NEC to ramp U.S. 300-mm fab in 2003, says executive

By Jack Robertson
Electronic Buyers' News
(12/06/00 07:24 a.m. PST)

TOKYO -- NEC Corp. plans to build its first wholly-owned 300-mm wafer fab in Roseville, Calif., with initial production slated to start in late 2003, said Keiichi Shimakura, deputy president and head of NEC Electron Devices.

In an interview at his corporate office in Tokyo, Shimakura said the new 300-mm fab will produce microcontrollers, SRAMs, and ICs for consumer electronics. The large-diameter wafer fab will play a key role in diversifying the Roseville site from DRAM production, he said.

At present, the site's 6-inch (150-mm) and 8-inch (200-mm) frontend lines have already shifted most of their capacity from DRAMs, according to Shimakura. He said only a limited quantity of 16-megabit chips is being produced at the U.S. site. Industry sources have said NEC's Roseville site is now making large quantities of SRAMs, with Intel Corp. as a major customer.

Shimakura said NEC's DRAM joint venture with Hitachi Ltd.--Elpida Memory Inc.--will now fulfill 300-mm capacity plans in Japan for memory production.
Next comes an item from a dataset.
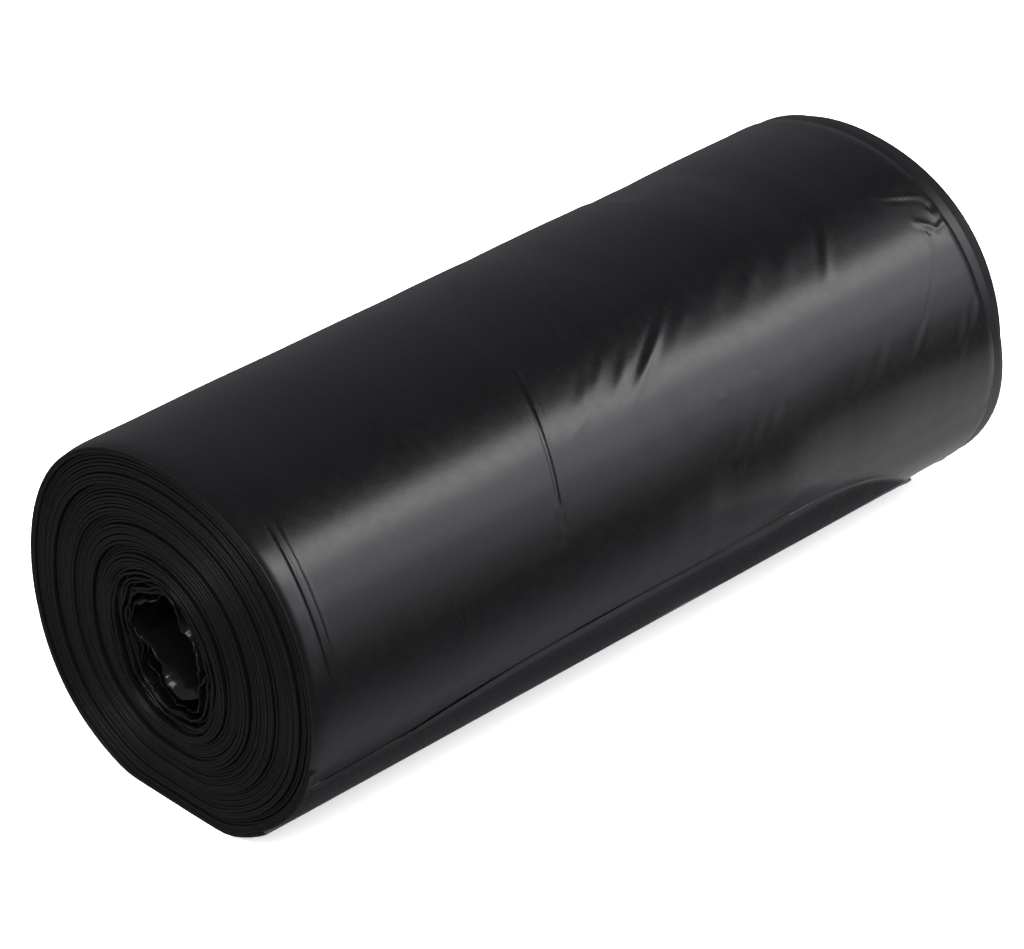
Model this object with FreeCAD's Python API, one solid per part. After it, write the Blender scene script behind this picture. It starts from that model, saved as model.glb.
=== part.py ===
import FreeCAD, Part
import math
import os

os.makedirs("parts", exist_ok=True)

# A roll of film bags, wound from one long web with no core, lying on its side.
# X runs along the roll, -X is the end that faces the viewer, +Y is the back and +Z is up.
# The origin lies on the surface that the roll rests on, under the middle of the roll.
# A section is drawn as seen from the -X end: "across" points to the right, towards -Y,
# and "up" points to +Z, both from the roll's axis. All sizes are in millimetres.

# Lengths along the roll
roll_length = 303.0          # the folded web is 300 wide and wanders a little from side to side
core_setback = 2.5           # the innermost turns lie this far inside both ends
core_setback_turns = 3.0     # and come out to the ends over so many turns
near_setback = 1.0           # the last turns start this far inside the near end
far_setback = 4.0            # and stop this far short of the far end
setback_turns = 1.5          # turns over which the web drifts to those setbacks
edge_wander = 1.2            # the turns' edges wander by this much at both ends
near_wander_turns = 2.9      # turns in one wave of that wander at the near end
far_wander_turns = 3.55      # and at the far end

# The winding
turns = 15.0                 # full turns of the wound web
turn_pitch = 3.13            # the roll's radius grows by this much a turn
air_gap = 0.4                # air between two turns
tail_angle = -15.0           # where the web ends, low on the front
tail_thickness = 1.1         # the web's last fold, at its free edge
tail_turns = 0.8             # turns over which it thins to that
corner_along = 70.0          # the free edge's far corner is round: its size along the roll
corner_around = 36.0         # and its size round the roll

# The hollow in the middle, where a core would be
hollow_radius = 15.8         # mean radius of the hollow
hollow_stretch = 2.8         # the hollow is longer than it is wide
hollow_lean = 24.0           # and leans to the left by this angle
hollow_across = -5.4         # its middle lies off the axis, to the left
hollow_up = -8.0             # and below it
crumple = 2.2                # waves of the innermost turn
crumple_turns = 4.5          # turns over which the waves die out

# The start of the web, a loose flap across the hollow
flap_across = -16.2          # place of the flap's free edge in the section
flap_up = -6.5
flap_slope = -40.0           # direction in which it leaves its free edge
flap_reach = 13.0            # how far the flap keeps that slope
flap_swing = 13.0            # how far before its joint it swings up to the first turn
flap_thickness = 1.1         # one fold of film at that free edge

# The roll's outer shape, which sags under its own weight
sag_spread = 1.8             # wider than high
sag_drop = 0.9               # fuller below than above
sag_square = 0.9             # fuller at its four corners
flat_depth = 3.1             # how far the flat spot is pressed in
flat_softness = 1.2          # how softly a turn bends up out of the flat spot

# Waves of the crumpled turns, each with its lobes, the angle where it starts and its share
waves = ((5.0, 0.6, 0.5), (8.0, 2.1, 0.3), (3.0, 0.0, 0.2))

# How finely the web is drawn. A station is a line across the web, from edge to edge.
stations_per_turn = 24
flap_stations = 6
corner_stations = 6
stations_per_span = 24       # stations that one face of a wall covers
station_clearance = 0.4      # share of a step: a station nearer to a marked one is left out
small_turn = 0.01            # share of a turn that tells which way the first turn sets off
flat_search = 60.0           # an edge of the flat spot lies within this angle from straight down
flat_search_steps = 40
flat_reach = 0.3             # sine of the angle below the axis down to which no wall is pressed
softest_share = 0.6          # the bend out of the flat spot is at most this share of its depth
DOWN = -0.5 * math.pi        # straight down, in radians from "across"


def smooth_step(share):
    share = min(max(share, 0.0), 1.0)
    return share * share * (3.0 - 2.0 * share)


def soft_min(first, second, softness):
    """The smaller value, with a round change from one to the other."""
    blend = max(softness - abs(first - second), 0.0)
    return min(first, second) - blend * blend / (4.0 * softness)


def direction(turn):
    """Direction of the web from the roll's middle, in radians from 'across'."""
    return math.radians(tail_angle) + 2.0 * math.pi * (turn - turns)


def turn_facing(angle):
    """How many turns have been wound when the last turn first passes a direction."""
    return turns - (math.radians(tail_angle) - angle) / (2.0 * math.pi)


def outwards(turn):
    """0 at the hollow and 1 at the outside."""
    return turn / (turns + 1.0)


def mean_radius(turn):
    """It grows by one pitch a turn, and by less under the thin free edge."""
    thinned = max((turn - turns - 1.0) / tail_turns + 1.0, 0.0)
    slowing = turn_pitch - tail_thickness - air_gap
    return hollow_radius + turn_pitch * turn - slowing * thinned * thinned


def round_radius(turn):
    """Radius of the winding with its sag and waves, before the flat spot."""
    angle = direction(turn)
    out = outwards(turn)
    radius = mean_radius(turn)
    radius -= (1.0 - out) * hollow_stretch * math.cos(2.0 * (angle - math.radians(hollow_lean)))
    radius += out * sag_spread * math.cos(2.0 * angle)
    radius -= out * sag_drop * math.sin(angle)
    radius -= out * sag_square * math.cos(4.0 * angle)
    height = crumple * max(1.0 - turn / crumple_turns, 0.0) ** 2
    for lobes, start, share in waves:
        radius += height * share * math.sin(lobes * angle + start)
    return radius


def floor_below(turn):
    """How far below the axis a turn is pressed flat: less on each turn inside."""
    lowest = turn_facing(DOWN)
    lowest += min(max(round(turn - lowest), math.ceil(-lowest)), 1)
    out = outwards(lowest)
    return round_radius(lowest) - (1.0 - out) * hollow_up - flat_depth * out * out


def wall(turn, inset=0.0):
    """Point of the winding after so many turns, as (across, up)."""
    angle = direction(turn)
    out = outwards(turn)
    across = (1.0 - out) * hollow_across
    up = (1.0 - out) * hollow_up
    radius = round_radius(turn) - inset
    below = math.cos(angle - DOWN)
    if below > flat_reach:
        flat_radius = (floor_below(turn) - inset + up) / below
        radius = soft_min(radius, flat_radius, softness)
    return across + radius * math.cos(angle), up + radius * math.sin(angle)


def flat_edge(side):
    """Turn at which the outermost wall leaves the flat spot, before or after 'down'."""
    near = turn_facing(DOWN)
    far = turn_facing(DOWN + side * math.radians(flat_search))
    for _ in range(flat_search_steps):
        middle = 0.5 * (near + far)
        flat_radius = floor_below(middle + 1.0) / math.cos(direction(middle) - DOWN)
        if round_radius(middle + 1.0) - flat_radius > softness:
            near = middle
        else:
            far = middle
    return near


def near_edge(turn):
    drawn_in = core_setback * (1.0 - smooth_step(turn / core_setback_turns))
    stepped = near_setback * smooth_step((turn - turns) / setback_turns + 1.0)
    wander = 0.5 - 0.5 * math.cos(2.0 * math.pi * turn / near_wander_turns)
    return -0.5 * roll_length + drawn_in + stepped + edge_wander * wander


def far_edge(turn):
    drawn_in = core_setback * (1.0 - smooth_step(turn / core_setback_turns))
    stepped = far_setback * smooth_step((turn - turns) / setback_turns + 1.0)
    wander = 0.5 - 0.5 * math.cos(2.0 * math.pi * turn / far_wander_turns)
    return 0.5 * roll_length - drawn_in - stepped - edge_wander * wander


softness = min(flat_softness, softest_share * flat_depth)
axis_height = floor_below(turns + 1.0) - air_gap


class Station:
    """One cross-line of the web: its two walls and its two edges."""

    def __init__(self, inner, outer, near, far):
        self.inner = inner
        self.outer = outer
        self.near = near
        self.far = far

    def place(self, side, end):
        across, up = self.inner if side == "inner" else self.outer
        along = self.near if end == "near" else self.far
        return FreeCAD.Vector(along, -across, axis_height + up)


def wound_station(turn, corner_cut=0.0):
    return Station(wall(turn), wall(turn + 1.0, air_gap), near_edge(turn), far_edge(turn) - corner_cut)


def free_start():
    """The loose flap: a curve from its free edge, across the hollow, into the first turn."""
    end = wall(0.0)
    ahead = wall(small_turn)
    swing = flap_swing / math.hypot(ahead[0] - end[0], ahead[1] - end[1])
    slope = math.radians(flap_slope)
    poles = (
        (flap_across, flap_up),
        (flap_across + flap_reach * math.cos(slope), flap_up + flap_reach * math.sin(slope)),
        (end[0] - swing * (ahead[0] - end[0]), end[1] - swing * (ahead[1] - end[1])),
        end,
    )
    curve = Part.BezierCurve()
    curve.setPoles([FreeCAD.Vector(across, up, 0) for across, up in poles])
    first = wall(1.0, air_gap)
    wound_thickness = math.hypot(first[0] - end[0], first[1] - end[1])
    stations = []
    for index in range(flap_stations):
        share = index / flap_stations
        point = curve.value(share)
        heading = curve.tangent(share)[0]
        thickness = flap_thickness + (wound_thickness - flap_thickness) * share ** 2
        outer = (point.x + thickness * heading.y, point.y - thickness * heading.x)
        stations.append(Station((point.x, point.y), outer, near_edge(0.0), far_edge(0.0)))
    return stations


def web_stations():
    """All stations, and the two at the edges of the flat spot."""
    flat_start = flat_edge(-1)
    flat_end = flat_edge(1)
    corner_turns = corner_around / (2.0 * math.pi * mean_radius(turns))
    corner_start = turns - corner_turns
    marks = [flat_start, flat_end, corner_start]
    clear = station_clearance / stations_per_turn
    regular = [index / stations_per_turn for index in range(int(turns * stations_per_turn))]
    regular = [turn for turn in regular if turn < corner_start]
    regular = [turn for turn in regular if min(abs(turn - mark) for mark in marks) > clear]
    stations = free_start()
    first_flat = None
    last_flat = None
    for turn in sorted(regular + marks):
        if turn == flat_start:
            first_flat = len(stations)
        if turn == flat_end:
            last_flat = len(stations)
        stations.append(wound_station(turn))
    for index in range(1, corner_stations + 1):
        sweep = 0.5 * math.pi * index / corner_stations
        cut = corner_along * (1.0 - math.cos(sweep))
        stations.append(wound_station(corner_start + corner_turns * math.sin(sweep), cut))
    return stations, first_flat, last_flat


def running_lengths(stations):
    """Length along the web, the mean of its two edges, for all four edge curves."""
    lengths = [0.0]
    for before, after in zip(stations, stations[1:]):
        near_step = after.place("inner", "near") - before.place("inner", "near")
        far_step = after.place("inner", "far") - before.place("inner", "far")
        lengths.append(lengths[-1] + 0.5 * (near_step.Length + far_step.Length))
    return lengths


def curve_through(points, lengths, runs=None):
    """A smooth curve, with its run given at some of the points."""
    curve = Part.BSplineCurve()
    if runs is None:
        curve.interpolate(Points=points, Parameters=lengths)
        return curve
    any_run = FreeCAD.Vector(1, 0, 0)
    curve.interpolate(
        Points=points, Parameters=lengths, Scale=False,
        Tangents=[runs.get(index, any_run) for index in range(len(points))],
        TangentFlags=[index in runs for index in range(len(points))])
    return curve


def cut_up(curve, lengths):
    """The pieces of a curve between running lengths."""
    pieces = []
    for start, stop in zip(lengths, lengths[1:]):
        piece = curve.copy()
        piece.segment(start, stop)
        pieces.append(piece)
    return pieces


def inner_pieces(stations, lengths, cuts, end):
    """One curve along the inner wall, cut into short spans."""
    curve = curve_through([station.place("inner", end) for station in stations], lengths)
    return cut_up(curve, [lengths[index] for index in cuts])


def outer_pieces(stations, lengths, cuts, first_flat, last_flat, end):
    """A curve up to the flat spot, a straight line across it and a curve on from it."""
    points = [station.place("outer", end) for station in stations]
    for index in (first_flat, last_flat):
        points[index].z = 0.0
    run = (points[last_flat] - points[first_flat]) / (lengths[last_flat] - lengths[first_flat])
    before = curve_through(points[:first_flat + 1], lengths[:first_flat + 1], {first_flat: run})
    after = curve_through(points[last_flat:], lengths[last_flat:], {0: run})
    pieces = cut_up(before, [lengths[index] for index in cuts if index <= first_flat])
    pieces.append(Part.LineSegment(points[first_flat], points[last_flat]))
    pieces += cut_up(after, [lengths[index] for index in cuts if index >= last_flat])
    return pieces


def ruled_face(one, other):
    """The straight-ruled face between two curves."""
    if one.TypeId != other.TypeId:
        return Part.makeRuledSurface(one.toShape(), other.toShape())
    surface = Part.BSplineSurface()
    surface.buildFromPolesMultsKnots(
        [one.getPoles(), other.getPoles()], [2, 2], one.getMultiplicities(),
        [0.0, 1.0], one.getKnots(), False, False, 1, one.Degree)
    return surface.toShape()


def planar_face(corners):
    return Part.Face(Part.makePolygon(corners + corners[:1]))


def wound_web():
    stations, first_flat, last_flat = web_stations()
    lengths = running_lengths(stations)
    last = len(stations) - 1
    cuts = {0, first_flat, last_flat, last}
    cuts |= {index for index in range(0, last, stations_per_span) if index < first_flat}
    cuts |= set(range(last - corner_stations, last))
    cuts = sorted(cuts)
    curves = {}
    for end in ("near", "far"):
        curves["inner", end] = inner_pieces(stations, lengths, cuts, end)
        curves["outer", end] = outer_pieces(stations, lengths, cuts, first_flat, last_flat, end)
    faces = []
    for span in range(len(cuts) - 1):
        inner_near, inner_far = curves["inner", "near"][span], curves["inner", "far"][span]
        outer_near, outer_far = curves["outer", "near"][span], curves["outer", "far"][span]
        faces.append(ruled_face(inner_near, inner_far))
        faces.append(ruled_face(inner_near, outer_near))
        faces.append(ruled_face(inner_far, outer_far))
        if cuts[span] == first_flat:
            faces.append(planar_face([
                outer_near.StartPoint, outer_near.EndPoint, outer_far.EndPoint, outer_far.StartPoint,
            ]))
        else:
            faces.append(ruled_face(outer_near, outer_far))
    for station in (stations[0], stations[-1]):
        faces.append(planar_face([
            station.place("inner", "near"), station.place("outer", "near"),
            station.place("outer", "far"), station.place("inner", "far"),
        ]))
    shell = Part.makeShell(faces)
    shell.sewShape()
    solid = Part.makeSolid(shell)
    if solid.Volume < 0.0:
        solid.reverse()
    return solid


roll = wound_web()
roll.exportStep("parts/bag_roll.step")
size = roll.BoundBox
print("valid", roll.isValid(), "solids", len(roll.Solids))
print("size", round(size.XLength, 2), round(size.YLength, 2), round(size.ZLength, 2))
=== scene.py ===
# %% [markdown]
# # A roll of black film bags
# The object is one long web of black polyethylene film: bags joined end to end,
# folded lengthwise and wound up with no core. It lies on its side and sags a little.
# The construction model holds the winding as one solid of fifteen turns. Here the same
# winding is dressed in real film: thin plies whose edges show at both ends, a
# crumpled start inside the hollow and a creased outer wrap with its free edge.

# %% Load the frame
import math

import bpy
import numpy as np
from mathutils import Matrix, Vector, noise


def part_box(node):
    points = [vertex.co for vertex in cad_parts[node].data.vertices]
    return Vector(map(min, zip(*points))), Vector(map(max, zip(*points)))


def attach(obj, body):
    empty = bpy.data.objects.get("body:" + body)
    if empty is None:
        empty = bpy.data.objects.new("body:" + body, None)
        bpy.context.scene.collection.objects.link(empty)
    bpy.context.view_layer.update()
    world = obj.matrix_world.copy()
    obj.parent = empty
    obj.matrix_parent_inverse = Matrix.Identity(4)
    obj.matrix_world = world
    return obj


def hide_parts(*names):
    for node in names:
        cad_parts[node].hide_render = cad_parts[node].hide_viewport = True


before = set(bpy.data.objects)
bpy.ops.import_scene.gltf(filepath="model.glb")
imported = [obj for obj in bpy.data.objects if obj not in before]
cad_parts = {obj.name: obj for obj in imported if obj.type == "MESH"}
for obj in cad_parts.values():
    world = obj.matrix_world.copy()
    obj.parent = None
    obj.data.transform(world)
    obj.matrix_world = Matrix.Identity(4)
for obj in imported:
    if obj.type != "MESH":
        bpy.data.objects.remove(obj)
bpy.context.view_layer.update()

# %% [markdown]
# ## Sizes
# All shapes are worked out in millimetres, because the film is thin, and are turned into
# metres when a mesh is made. The winding follows the solid: the same pitch, hollow,
# sag and flat spot. Only what the solid has as one thick turn is split into plies here.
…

He confirmed that Elpida's recently announced $1.4 billion 300-mm fab in Hiroshima (see Nov. 28 story) will take the place of a 300-mm plant originally planned by NEC. That NEC facility was slated to be equipped in late 2001, with production beginning in late 2002.

But now, NEC's plans call for the 300-mm fab in Roseville to be equipped in 2002, with production starting in 2003, said Shimakura.

Even before the 300-mm wafer fab opens in Roseville, NEC plans to upgrade the existing facility from its current 0.25-micron processes to 0.22-micron technology, and later to 0.18-micron feature sizes, said the executive.